I wonder if my in-laws would still talk to me if their grandchildren, nieces or nephews had also been left behind. Would I still be Tita Maggie to the nieces and nephews I adored in that past life while married to Mark? Would I still be blamed for his suicide, or with children involved, would more people speak poorly about Mark for abandoning his own kids, as I’ve seen happy to so many widowed friends with kids?

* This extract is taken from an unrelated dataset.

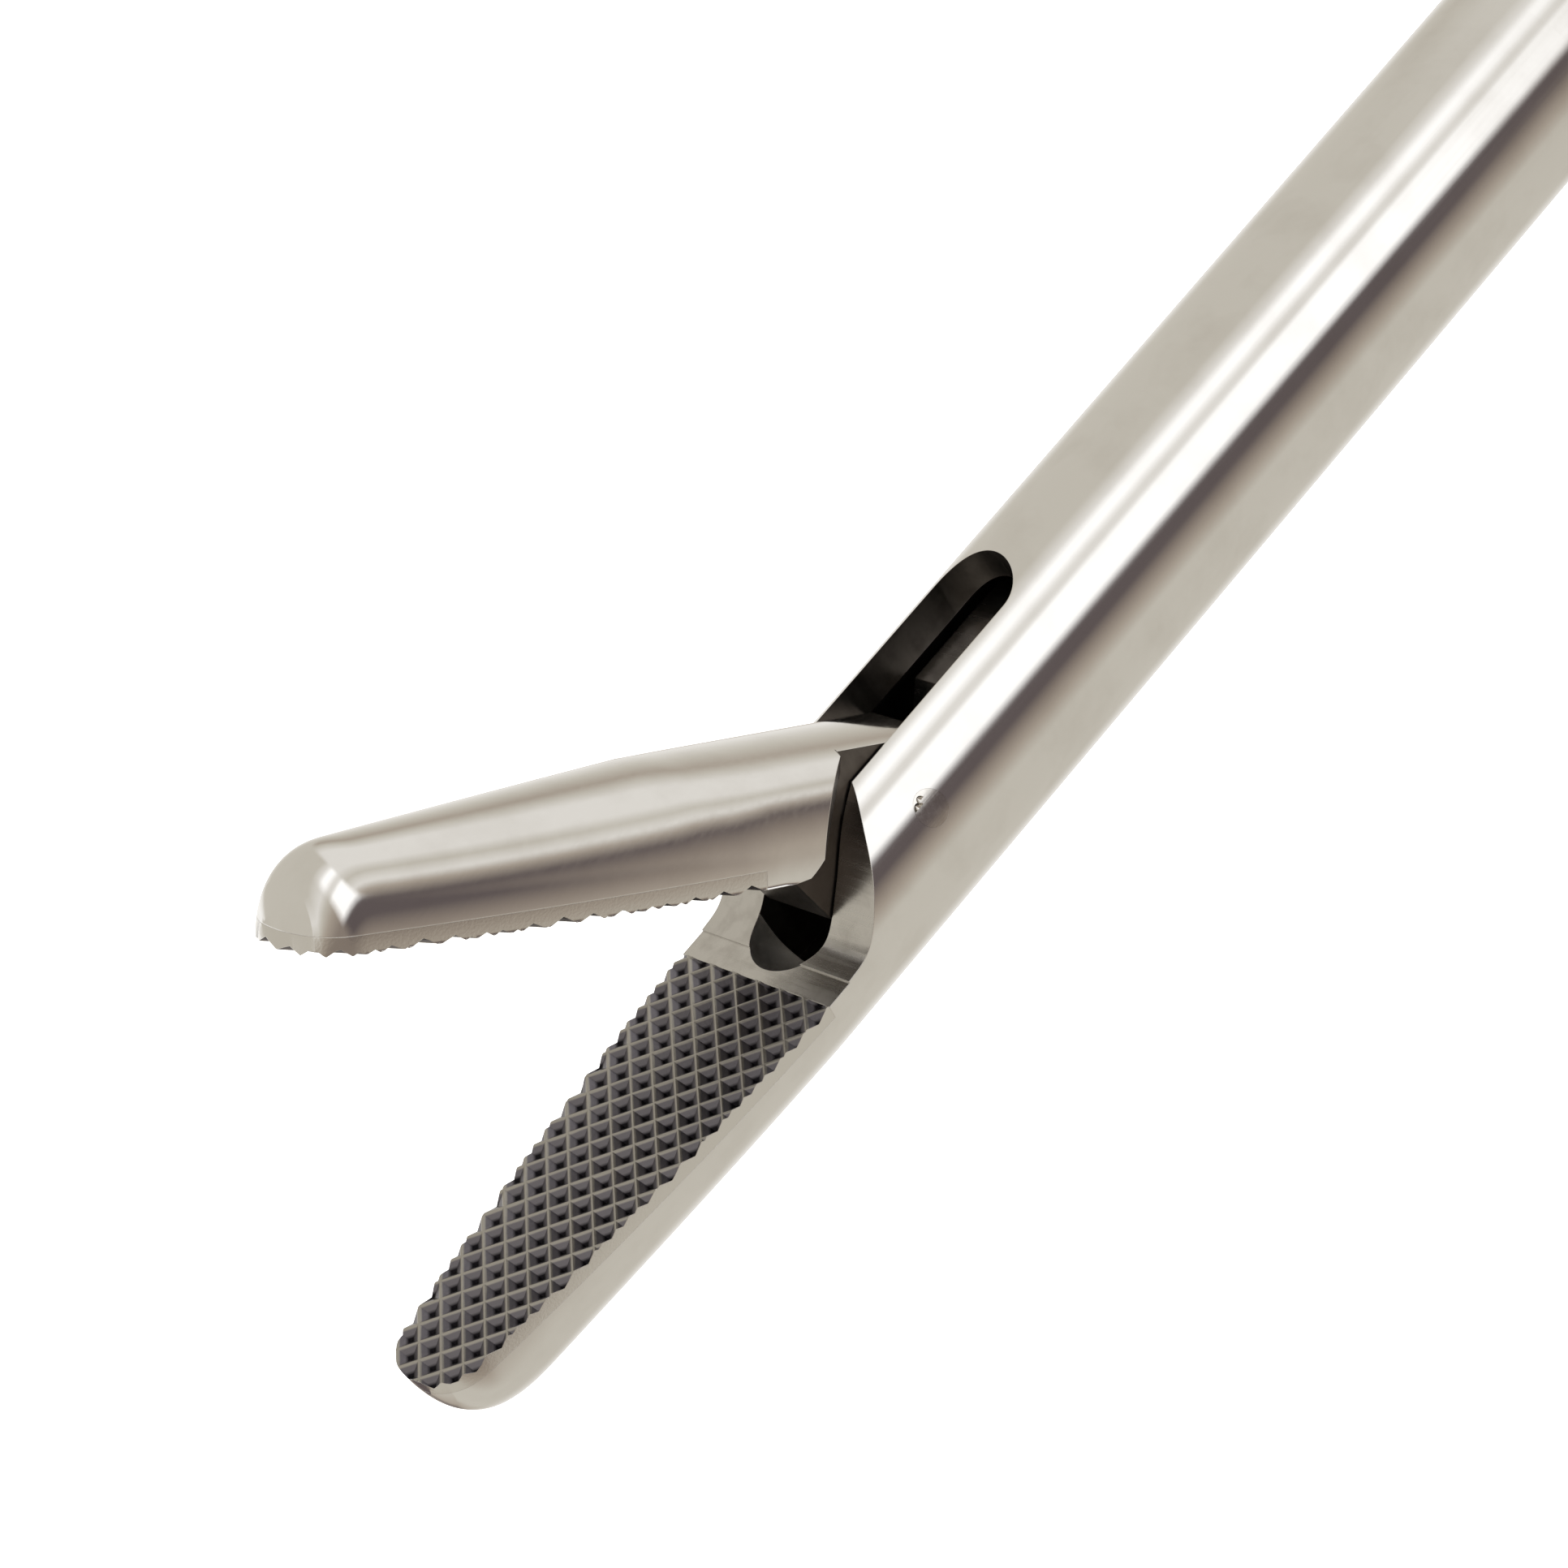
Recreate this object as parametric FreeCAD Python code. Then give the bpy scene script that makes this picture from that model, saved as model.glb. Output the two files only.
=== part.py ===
import FreeCAD, Part
import math
import os

from FreeCAD import Vector

# Laparoscopic needle holder, 5 mm shaft, single-action jaw, in-line squeeze handle with ratchet.
# Frame: +X towards the handle, +Z the side the jaw opens to, origin on the shaft axis at the
# front face of the nose nut. Millimetres and degrees.

# Shaft
working_length = 330.0
shaft_radius = 2.5
tube_wall = 0.5
tube_seat_radius = 2.3      # turned down where the tube enters the handle, so a shoulder sets its depth
seam_bevel = 0.26           # on both pieces where the jaw's neck is brazed into the tube
head_bore_radius = 1.7
head_length = 25.0          # from the cheek corner back to the joint with the tube
spigot_length = 6.0
brazed_gap = 0.005          # pieces brazed, pressed or screwed together
running_gap = 0.03          # pieces that turn or slide on each other
side_gap = 0.05             # beside a blade or bar that slides in a slot

# Fixed jaw. Distances along the jaw are counted from the top corner of the hinge cheeks
jaw_reach = 15.45
gripping_face_z = -0.19
face_root_step = 0.04       # the plain root of the face lies this much under the insert
taper_start = 4.0
taper_step = 0.01           # the tapered part starts this much inside the round shaft
taper_lead = 0.5            # and this far behind its end
oval_excess = 0.001         # every section is at least this much deeper than wide
side_taper = 0.0514         # slope of the jaw's side where the taper starts
side_bow = 0.0057           # and how fast it turns in further on
nose_length = 1.1
nose_power = 2.4
belly_nose_length = 2.45
belly_nose_power = 2.5
slot_width = 2.3
slot_front = 3.67
slot_back = 6.5
slot_floor_z = -1.7
bore_front = 2.3
cheek_end = [(0.40, 2.50), (-0.70, 1.70), (-1.66, 0.71), (-2.50, -0.03), (-3.30, gripping_face_z)]

# Moving jaw, drawn closed and parallel to the fixed one
open_angle = 38.1
face_gap = 0.19             # between the two gripping faces when they lie parallel
tip_gap = 0.03              # left between the noses when the jaw is shut
moving_jaw_reach = 14.65
back_taper_start = 5.5
back_taper = 0.06
back_nose_length = 1.5
heel_gap = 0.45             # along the jaw, between its heel and the cheeks
heel_chamfer_start = 0.85
heel_chamfer_slope = 1.15
tang_width = 2.2
tang_front_foot = (-1.02, -1.46)
tang_front_top_x = -2.60
tang_back_x = 2.0
tang_back_radius = 0.9
tang_back_drop = 1.4        # the straight part of the tang's back ends this far under the pivot
tail_round = 18.0           # degrees of the round foot behind the pivot
tail_front_x = 0.2
hub_radius = 1.12

# Hinge and drive of the moving jaw
pivot_x = 0.68
pivot_z = 1.0
pivot_pin_radius = 0.4
drive_pin_radius = 0.4
drive_pin_z = -0.9
drive_wall = 0.27           # left under the drive hole in the tang
tail_width = 1.0
fork_arm_drop = 0.65        # half height of the fork's arms
fork_gap_depth = 1.9
fork_low_length = 2.6
fork_high_z = 1.0
fork_high_start = 3.7
crosshead_start = 7.5
crosshead_length = 6.5
rod_radius = 1.2
rod_tail_radius = 0.8
rod_tail_length = 4.0

# Gripping inserts
insert_thickness = 0.40
knurl_pitch = 0.525
knurl_angle = 48.0
knurl_depth = 0.16
knurl_half_width = 0.19
knurl_phase = (8.29, 0.64)  # one crossing of two grooves, along and across the face

# Handle
nut_length = 8.0
nut_front_radius = 3.6
nut_band = 2.5              # full width at the nut's rear
nut_flutes = 12
nut_flute_radius = 1.1
barrel_radius = 6.5
barrel_spigot_radius = 4.4
barrel_spigot_length = 4.5
tube_seat_depth = 20.0
seal_length = 3.0
barrel_end = tube_seat_depth + 7.0
hinge_x = tube_seat_depth + 14.0
hub_half_width = 4.6
hub_end = hinge_x + 16.0
hub_top_z = 6.5
hub_rear_z = 4.8
hub_drop = 1.2              # the hub's rear corner under the hinge boss
hub_cone = 10.0             # length over which the hub widens out of the barrel
cheek_thickness = 2.2
cheek_gap = 0.12
lever_arm = 6.0             # hinge axis to rod axis
hinge_radius = 2.0
hinge_boss_radius = 6.2
hinge_head_radius = 3.3
hinge_head_height = 1.2
cross_pin_radius = 1.25
end_block_front = 6.0       # from the cross pin to the block's front face
end_block_back = 3.5
cavity_radius = 3.2
cavity_gap = 0.12
cavity_web = 1.3            # between the seal and the cavity of the end block
cavity_start = tube_seat_depth + seal_length + cavity_web
lock_nut_length = 2.2
lock_nut_width = 5.0
plug_length = 4.0
plug_slot = 0.9
grip_radius = 2.0
round_steps = 2             # flats that take off a grip's long edges
ring_depth = 60.0
port_x = tube_seat_depth - 3.0
port_length = 11.0
port_radius = 2.6
port_bore_radius = 2.1
port_drill_radius = 0.9
port_neck_radius = 2.9
port_flange_radius = 3.8
port_flange = 1.0
port_cone_depth = 7.5
port_taper = 0.03
cap_wall = 1.1
cap_plug_length = 3.0
cap_snug = 0.02
cap_ribs = 12
cap_rib_radius = 0.7
rod_clearance = 0.1
cross_slot_gap = 0.15       # round the cross pin in the hub's slots
lever_bridge_x = hub_end + 6.0  # the lever's two cheeks join here
lever_seat_z = 9.4          # flat under the lever's rear, where the rack is screwed on
rib_pitch = 4.0
rib_half_width = 1.1
rib_depth = 0.45
ribbed_length = 36.0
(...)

I wonder if I would have had my floozy phase and slutted it up for a while if I’d had kids at home. Would they have been taken away from me because I was too unfit to parent during my breakdown? Would more people have been there to help? And if they were, would I have let them? Perhaps instead of going out for a drink, I’d have been scheduling playdates with other parents and their kids. Instead of piggybacking on other people’s holiday traditions, I may have started my own with my kids.

Our kids?

I admire my widowed friends with children; I can only imagine grieving for my own loss while taking care of other humans who are also grieving and are entirely dependent on me. I know that with kids, you just sort of do it. It’s not all about you, so you get things done, but that doesn’t make it easy. On the other hand, and much to my surprise, a fellow widowed friend with children recently told me that she doesn’t know how I have survived WITHOUT children to take care of. Then two of our other widowed friends with kids immediately agreed with her. I was floored because I’d never thought of it from their perspective, and I just can’t seem to shake it these last few weeks.

If you’re reading this, the odds are that you’re not someone with whom I care to have this conversation. Likely, you’d try to platicate me by saying that I’d be a great mom or that I’m still young, having missed the point entirely. There is no current conclusion to this anyways; there’s just this swirl of feelings. Even if I do someday have kids, they will never be Mark’s. He will never be anyone’s dad. I will never know what our mixed babies would’ve looked like, and I’m not sure I’ll ever stop wondering. But man, they’d have been gorgeous.